Dengan deikian, guru yang profesional berarti dituntut memiliki ilmu yang bisa dipertanggung jawabkan secara ilmiah; memiliki keahlian sesuai dengan bidang yang ditekuninya; keahliannya harus sesuai dengan latar belakang pendidikan yang didapatnya dan profesi guru yang profesional memiliki dampak sosial kemasyarakatan, baik kepada siswa, keluarga maupun masyarakat.

C. Pembahasan
1. Peran Kurikulum Tingkat Satuan Pendidikan
Peraturan Pemerintah Nomor 19 Tahun 2005 tentang Standar Nasional Pendidikan Pasal 6 ayat (1) menyatakan bahwa kurikulum untuk jenis pendidikan umum, kejuruan dan khusus jenjang pendidikan dasar dan menengah terdiri atas:
a. kelompok mata pelajaran agama daan akhlak mulia;
b. kelompok mata pelajaran kewarganegaraan dan kepribadian;
c. kelompok mata pelajaran ilmu pengetahuan dan teknologi;
d. kelompok mata pelajaran estetika;
e. kelompok mata pelajaran jasmani, olah raga dan kesehatan.

Berdasarkan hal tersebut di atas, maka impelementasi Kurikulum Tingkat Satuan Pendidikan menuntut dukungan tenaga kerja yang terampil, dan berkualitas agar dapat membangkitkan motivasi kerja yang lebih produktif dan memberdayakan otoritas daerah setempat, serta mengefisienkan sistem dan menghilangkan birokrasi yasng tumpang tindih.
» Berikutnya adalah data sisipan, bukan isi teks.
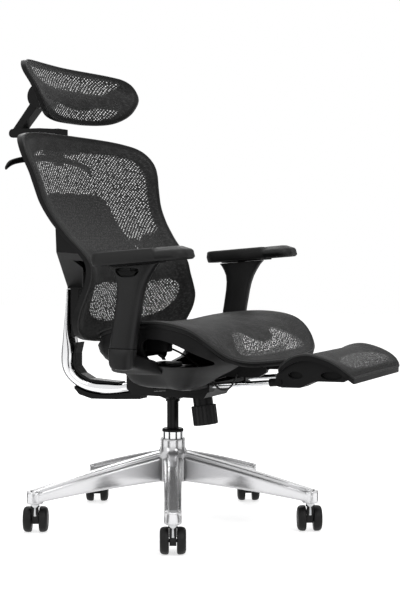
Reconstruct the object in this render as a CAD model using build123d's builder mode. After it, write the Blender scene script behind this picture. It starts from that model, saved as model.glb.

Di samping itu, dituntut kemandirian dan kreativitas sekolah dalam mengelola pendidikan dan pembelajaran di balik otonomi yang dimilikinya. Sekolah harus mampu mencermati kebutuhan peserta didik yang bervariasi, keinginan staf yang berbeda, kondisi lingkungan yang beragam, harapan masyarakat yang menitipkan anaknya pada sekolah agar kelak bisa mandiri, serta tuntutan dunia kerja untuk memperoleh tenaga yang produktif, potensial dan berkualitas.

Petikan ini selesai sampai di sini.